**Exercise goal**
Gather all lines with "scene" from the records.

**Material provided**
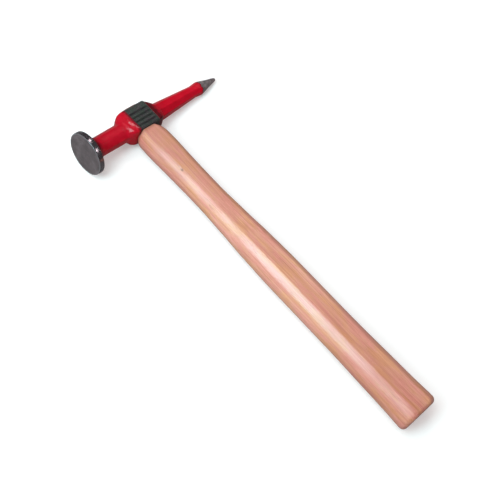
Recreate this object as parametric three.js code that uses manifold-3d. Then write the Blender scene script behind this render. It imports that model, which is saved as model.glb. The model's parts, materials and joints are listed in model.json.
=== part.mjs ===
// Panel-beating pick hammer: a one-piece forged head on a wedged hickory handle.
// Millimetres. The hammer lies on its side on the plane z = 0, the way it rests on a bench:
// +X runs from the head to the butt of the handle, +Y from the striking face to the pick, +Z up.
// Inside the tilted group the axes belong to the hammer itself: x along the handle, y along the head, z across both,
// with the origin where the handle's centre line crosses the head's.
import * as THREE from "three";
import { mergeVertices } from "three/addons/utils/BufferGeometryUtils.js";
import Module from "manifold-3d";

// ---- driving dimensions -------------------------------------------------------------------------------------------
const GAP = 0.3; // clearance between neighbouring pieces
// head, along y
const FACE_Y = -54.9; // striking face
const FACE_R = 18.2; // radius of the striking disc
const RIM_T = 4.7; // thickness of the disc at its rim
const RIM_EDGE = 0.5; // broken edge of the rim
const NECK_R = 8.15; // half width of the neck
const NECK_END = -18.4; // where the shoulder starts to swell
const COLLAR_Y = -9.4; // fullest section of the shoulder
const COLLAR_W = 10.3; // its half width along z
const BAND_Y0 = -7.0; // ribbed band, face side
const BAND_Y1 = 12.5; // ribbed band, pick side
const BLOCK_TOP = 12.9; // height of the eye block above the axis, away from the handle
const BLOCK_FOOT = 10.85; // and on the handle's side
const BAND_W = 10.0; // half width of the eye block along z
const CORNER_TOP = 3.6; // corner radius of the block, away from the handle
const CORNER_FOOT = 1.8; // and on the handle's side
const PICK_Y = 20.8; // root of the pick
const PICK_R0 = 7.45; // half width across flats at the root
const PICK_YN = 59.5; // narrowest section of the pick
const PICK_RN = 4.95; // its half width across flats
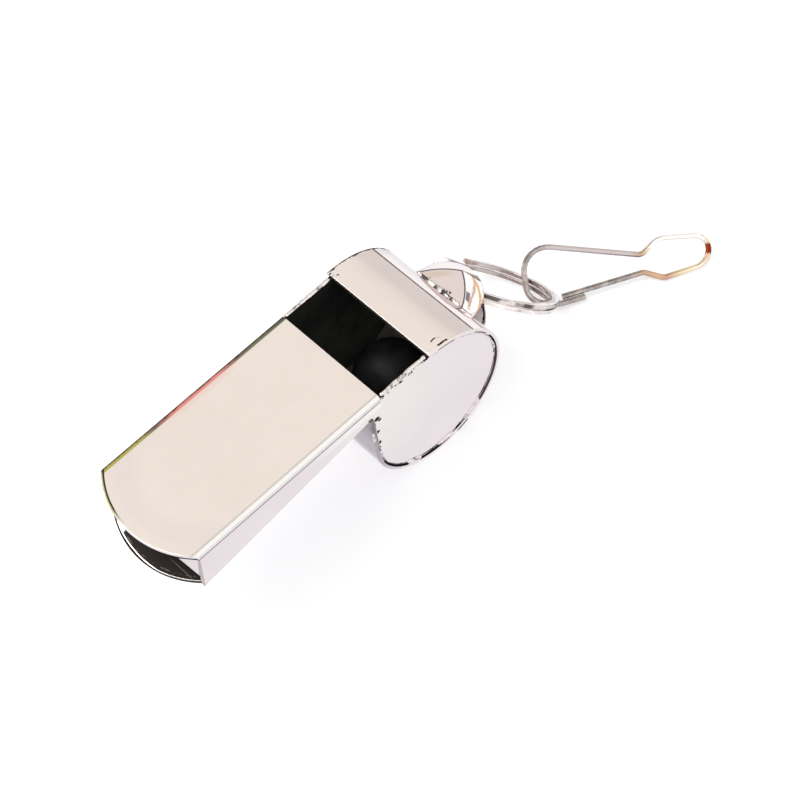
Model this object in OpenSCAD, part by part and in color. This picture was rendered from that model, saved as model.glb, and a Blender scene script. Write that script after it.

**Task output**
Recreate this object as parametric three.js code that uses manifold-3d. Then write the Blender scene script behind this render. It imports that model, which is saved as model.glb. The model's parts, materials and joints are listed in model.json.
Model this object in OpenSCAD, part by part and in color. This picture was rendered from that model, saved as model.glb, and a Blender scene script. Write that script after it.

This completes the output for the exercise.